Piccoli Alajmo crescono
Talenti firmati Calandre

Venerdì 9 Maggio 2014 di Claudio De Min
Enrico Giavedoni e Denis Mattiuzzi
È stato il più giovane chef della storia a conquistare (nel 2002, a 28 anni) le tre stelle Michelin il che certifica, meglio di ogni discorso, il suo grande talento. Ma Massimiliano Alajmo e le Calandre non sono solo un'imperdibile tappa gourmet ma anche una fucina di giovani di belle speranze. Dalle cucine di Rubano, in questi anni sono usciti tanti ragazzi che, dopo aver assorbito tecniche, disciplina, idee (poi, si sa, il talento uno ce l'ha o non ce l'ha) dal giovane maestro, si sono fatti strada nel mondo della ristorazione, alcuni diventando a loro volta bravissimi.

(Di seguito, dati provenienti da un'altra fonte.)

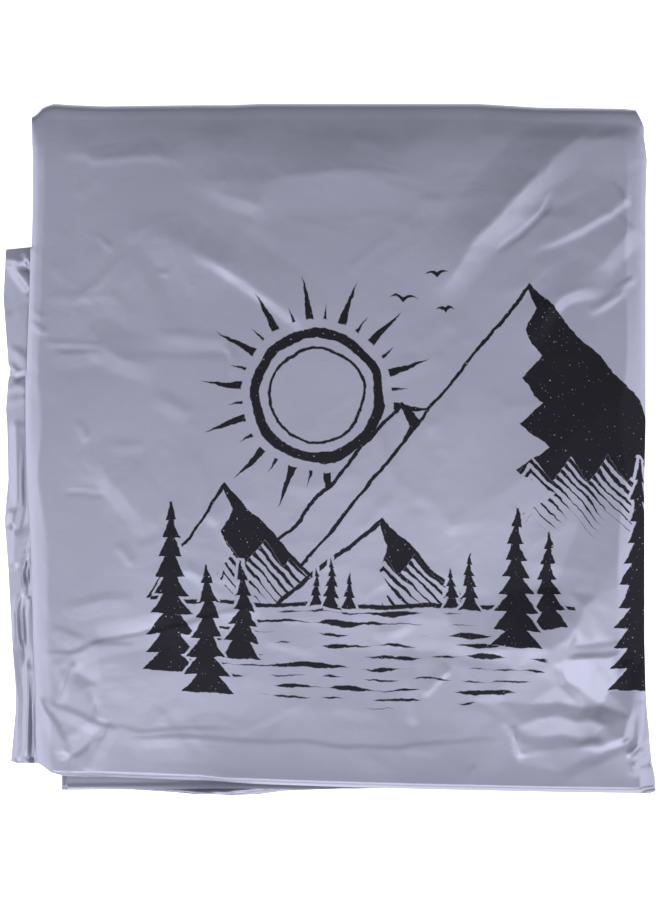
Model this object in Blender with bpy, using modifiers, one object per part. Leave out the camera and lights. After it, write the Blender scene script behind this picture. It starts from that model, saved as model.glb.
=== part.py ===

La lista è lunga, da sud a nord. In Sicilia, per cominciare dal basso, c'è Accursio Craparo, stella Michelin nel 2008 al Gazza Ladra di Modica dove sta per inaugurare un suo ristorante. Al centro (più o meno) c'è Piergiorgio Parini, 38 anni, considerato dalla critica uno dei grandi del domani: qui siamo a Torriana, colline riminesi, il ristorante è L'Osteria del Povero Diavolo e anche su questa insegna brilla la stella. Stelle che sono addirittura due nel caso di Enrico Bartolini, al Devero di Cavenago Brianza a due passi da Monza, 35 anni, specialista, fra le altre cose, dei risotti (quello alle Rape rosse e salsa di gorgonzola è uno dei suoi cavalli di battaglia).

L'ultimo talento uscito da Rubano è Giuliano Baldessari che, entrato da stagista, quando Le Calandre avevano appena conquistato la terza stella, è stato per dieci anni il braccio destro di Massimiliano: «In tutto questo tempo non mi sono mai sentito un dipendente ma una parte del gruppo. La forza di Massimiliano? La vivacità, la freschezza, la positività. E' uno che traina e dà molto». Un punto di vista che coincide perfettamente con l'idea dello stesso Alajmo: «In cucina l'unione è tutto. La forza della squadra si misura nella stima e nella fiducia reciproca».



Trentino, classe 1977, Baldessari ha appena aperto a Barbarano Vicentino il suo Aqua Crua, per realizzare una cucina che è soprattutto di sottrazione. Il che appare evidente fin dalla lettura del menu: addio ai titoli lunghissimi dove tutti gli ingredienti vengono citati, ma una carta dove i piatti si chiamano: Il Carpaccio, L'Acqua Cotta, Le Mezze maniche, il Risotto, il Piccione, il Cannolo: «Ho pensato che il destino delle cose di tutti i giorni è quello di essere invisibili ai nostri occhi e invece sono fondamentali».



Un altro degli Alajmo boys si trova Conegliano, si chiama Luigi Granzotto ha 35 anni e, quando ne aveva 28, venne segnalato fra i dieci chef emergenti in Italia. Oggi, dopo la Locanda Marinelli di Farra di Soligo, è approdato al Mezzosale, nel centro storico.

Ma l'elenco è lungo: da Marco Badalucci, che dopo due stagioni all'hotel Cristallo a Cortina d'Ampezzo, è ora a a Milano; a Matteo Berti, adesso docente ad Alma, la scuola di cucina fondata da Gualtiero Marchesi.



Ma c'è anche chi è rimasto nella galassia Alajmo ma brilla di luce propria. Ad esempio Silvio Giavedoni. Friulano, tre anni fa Silvio, assieme al trevigiano Denis Mattiuzzi, si vide assegnare la non piccola responsabilità di guidare la rinascita del Gran Caffè Quadri in Piazza San Marco. Al primo anno è arrivata la stella Michelin ma, soprattutto, Giavedoni ha consolidato tecnica, sicurezza e personalità che gli consentono di lavorare con grande spessore pur in un contesto complicato come quello della ristorazione di lusso a Venezia.



Insomma una specie di Dream Team che un giorno sarebbe bello riunire. Magari, chissà, per una futura edizione dell'annuale pranzo di beneficenza per il Gusto della Ricerca. A chi non piacerebbe?